▶ _Task to carry out_: Your task is to output the data exactly as it stands.

[Start Records to process]

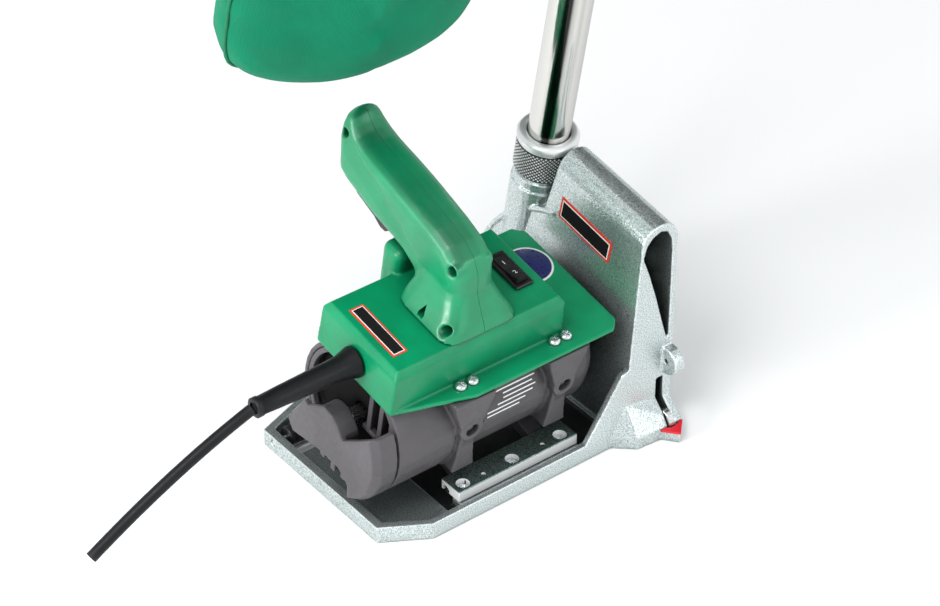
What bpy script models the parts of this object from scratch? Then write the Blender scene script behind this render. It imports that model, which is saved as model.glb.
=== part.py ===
"""Hand-guided electric seam cutter for floors, built as separate pieces.

Two sets of drawing coordinates are used, both in millimetres.
Base drawing (x, y, z): x from the left edge of the base, y from its front edge, z from the sole.
Unit drawing (x, v, w): the same origin turned by TILT about x. The motor unit is drawn in it.
The world origin lies on the sole, below the middle of the hinge bar.
"""
import math

import bmesh
import bpy
from mathutils import Vector

MM = 0.001
GAP = 0.3

# Driving dimensions
TILT = math.radians(10.4)
ORIGIN = (91.0, 8.0)
BASE_X, BASE_Y, RIM_H, FLOOR, SUMP = 193.4, 134.0, 10.6, 4.0, 1.2
LEFT_RIM, FRONT_RIM, REAR_RIM = 5.5, 4.3, 4.5
HOOD_WALL, HOOD_RIGHT, HOOD_ROUND = 3.0, 193.4, 11.6
CASE_CENTRE, CASE_R = (55.0, 30.0), 84.0
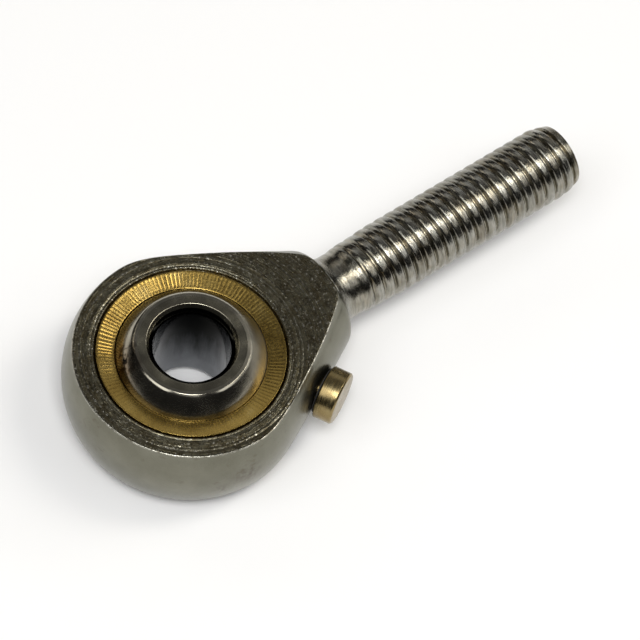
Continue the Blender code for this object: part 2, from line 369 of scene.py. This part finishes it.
def build_ball(face_steel, sphere_steel, bore_steel):
    rim = math.degrees(math.asin(BALL_HALF_WIDTH / BALL_RADIUS))
    outline = []
    slots = []

    def add(points, slot):
        outline.extend(points)
        slots.extend([slot] * len(points))

    flat = BALL_HALF_WIDTH
    edge = BALL_RADIUS * math.cos(math.radians(rim))
    add(arc((0.0, 0.0), BALL_RADIUS, -rim + 0.8, rim - 0.8, 56), 1)
    add(arc((edge - 0.07, flat - 0.085), 0.085, 40.0, 90.0, 4), 1)
    add([(edge - 0.3, flat), (4.0, flat)], 0)
    add(arc((BORE_MOUTH + 0.10, flat - 0.10), 0.10, 90.0, 140.0, 4), 0)
    low = flat - BORE_CHAMFER
    add([(3.28, flat - 0.27), (3.12, flat - 0.47), (3.035, low + 0.05), (3.008, low - 0.04)], 2)
    add([(BORE_RADIUS, low - 0.12), (BORE_RADIUS, 2.0), (BORE_RADIUS, 0.0), (BORE_RADIUS, -2.0)], 2)
    add([(BORE_RADIUS, -low + 0.12), (3.008, -low + 0.04), (3.035, -low - 0.05)], 2)
    add([(3.12, -flat + 0.47), (3.28, -flat + 0.27)], 2)
    add(arc((BORE_MOUTH + 0.10, -flat + 0.10), 0.10, 220.0, 270.0, 4), 0)
    add([(4.0, -flat), (edge - 0.3, -flat)], 0)
    add(arc((edge - 0.07, -flat + 0.085), 0.085, 270.0, 320.0, 4), 1)
    return lathe("ball_polished", outline, 192, (face_steel, sphere_steel, bore_steel), slots)


def plug_matrix():
    """Local +Z points out of the cone, square to its surface, in metres."""
    angle = math.atan(CONE_SLOPE)
    base = Vector(PLUG_BASE) * MM
    turn = Matrix.Rotation(angle, 4, 'Z') @ Matrix.Rotation(math.radians(90.0), 4, 'X')
    return Matrix.Translation(base) @ turn


def build_plug(brass):
    outline = [
        (0.02, -2.55), (1.10, -2.55), (1.18, -2.45), (1.18, 0.24), (1.62, PLUG_START),
        (PLUG_RADIUS - 0.05, PLUG_START), (PLUG_RADIUS, PLUG_START + 0.06),
        (PLUG_RADIUS, 1.0), (PLUG_RADIUS, PLUG_END - 0.13), (PLUG_RADIUS - 0.13, PLUG_END),
        (1.3, PLUG_END), (0.4, PLUG_END - 0.012), (0.02, PLUG_END - 0.02),
    ]
    plug = lathe("lubrication_plug", rounded(outline, 0.035), 128, (brass,))
    plug.matrix_world = plug_matrix()
    return plug


def build_seal(rubber):
    outline = arc((SEAL_RADIUS, 0.125), 0.09, 0.0, 337.5, 15)
    outline = [(SEAL_RADIUS + (radius - SEAL_RADIUS) * 3.2, z) for radius, z in outline]
    seal = lathe("plug_seal_ring", outline, 96, (rubber,))
    seal.matrix_world = plug_matrix()
    return seal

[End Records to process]

▶ _Output of the exercise_:
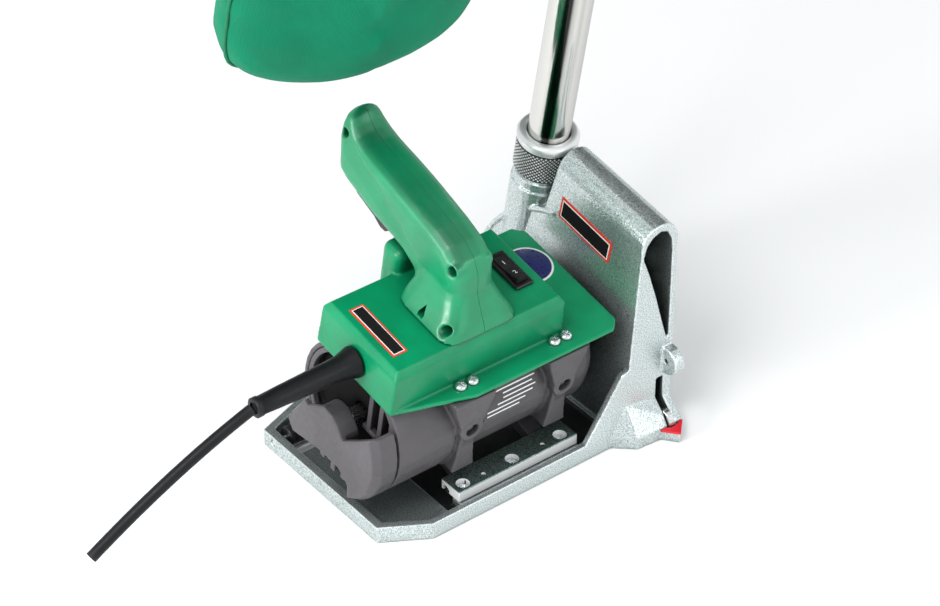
What bpy script models the parts of this object from scratch? Then write the Blender scene script behind this render. It imports that model, which is saved as model.glb.
=== part.py ===
"""Hand-guided electric seam cutter for floors, built as separate pieces.

Two sets of drawing coordinates are used, both in millimetres.
Base drawing (x, y, z): x from the left edge of the base, y from its front edge, z from the sole.
Unit drawing (x, v, w): the same origin turned by TILT about x. The motor unit is drawn in it.
The world origin lies on the sole, below the middle of the hinge bar.
"""
import math

import bmesh
import bpy
from mathutils import Vector

MM = 0.001
GAP = 0.3

# Driving dimensions
TILT = math.radians(10.4)
ORIGIN = (91.0, 8.0)
BASE_X, BASE_Y, RIM_H, FLOOR, SUMP = 193.4, 134.0, 10.6, 4.0, 1.2
LEFT_RIM, FRONT_RIM, REAR_RIM = 5.5, 4.3, 4.5
HOOD_WALL, HOOD_RIGHT, HOOD_ROUND = 3.0, 193.4, 11.6
CASE_CENTRE, CASE_R = (55.0, 30.0), 84.0
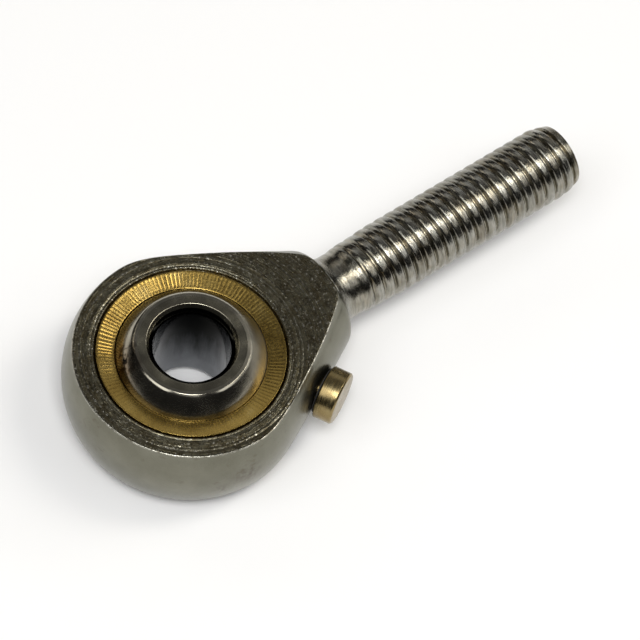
Continue the Blender code for this object: part 2, from line 369 of scene.py. This part finishes it.
def build_ball(face_steel, sphere_steel, bore_steel):
    rim = math.degrees(math.asin(BALL_HALF_WIDTH / BALL_RADIUS))
    outline = []
    slots = []

    def add(points, slot):
        outline.extend(points)
        slots.extend([slot] * len(points))

    flat = BALL_HALF_WIDTH
    edge = BALL_RADIUS * math.cos(math.radians(rim))
    add(arc((0.0, 0.0), BALL_RADIUS, -rim + 0.8, rim - 0.8, 56), 1)
    add(arc((edge - 0.07, flat - 0.085), 0.085, 40.0, 90.0, 4), 1)
    add([(edge - 0.3, flat), (4.0, flat)], 0)
    add(arc((BORE_MOUTH + 0.10, flat - 0.10), 0.10, 90.0, 140.0, 4), 0)
    low = flat - BORE_CHAMFER
    add([(3.28, flat - 0.27), (3.12, flat - 0.47), (3.035, low + 0.05), (3.008, low - 0.04)], 2)
    add([(BORE_RADIUS, low - 0.12), (BORE_RADIUS, 2.0), (BORE_RADIUS, 0.0), (BORE_RADIUS, -2.0)], 2)
    add([(BORE_RADIUS, -low + 0.12), (3.008, -low + 0.04), (3.035, -low - 0.05)], 2)
    add([(3.12, -flat + 0.47), (3.28, -flat + 0.27)], 2)
    add(arc((BORE_MOUTH + 0.10, -flat + 0.10), 0.10, 220.0, 270.0, 4), 0)
    add([(4.0, -flat), (edge - 0.3, -flat)], 0)
    add(arc((edge - 0.07, -flat + 0.085), 0.085, 270.0, 320.0, 4), 1)
    return lathe("ball_polished", outline, 192, (face_steel, sphere_steel, bore_steel), slots)


def plug_matrix():
    """Local +Z points out of the cone, square to its surface, in metres."""
    angle = math.atan(CONE_SLOPE)
    base = Vector(PLUG_BASE) * MM
    turn = Matrix.Rotation(angle, 4, 'Z') @ Matrix.Rotation(math.radians(90.0), 4, 'X')
    return Matrix.Translation(base) @ turn


def build_plug(brass):
    outline = [
        (0.02, -2.55), (1.10, -2.55), (1.18, -2.45), (1.18, 0.24), (1.62, PLUG_START),
        (PLUG_RADIUS - 0.05, PLUG_START), (PLUG_RADIUS, PLUG_START + 0.06),
        (PLUG_RADIUS, 1.0), (PLUG_RADIUS, PLUG_END - 0.13), (PLUG_RADIUS - 0.13, PLUG_END),
        (1.3, PLUG_END), (0.4, PLUG_END - 0.012), (0.02, PLUG_END - 0.02),
    ]
    plug = lathe("lubrication_plug", rounded(outline, 0.035), 128, (brass,))
    plug.matrix_world = plug_matrix()
    return plug


def build_seal(rubber):
    outline = arc((SEAL_RADIUS, 0.125), 0.09, 0.0, 337.5, 15)
    outline = [(SEAL_RADIUS + (radius - SEAL_RADIUS) * 3.2, z) for radius, z in outline]
    seal = lathe("plug_seal_ring", outline, 96, (rubber,))
    seal.matrix_world = plug_matrix()
    return seal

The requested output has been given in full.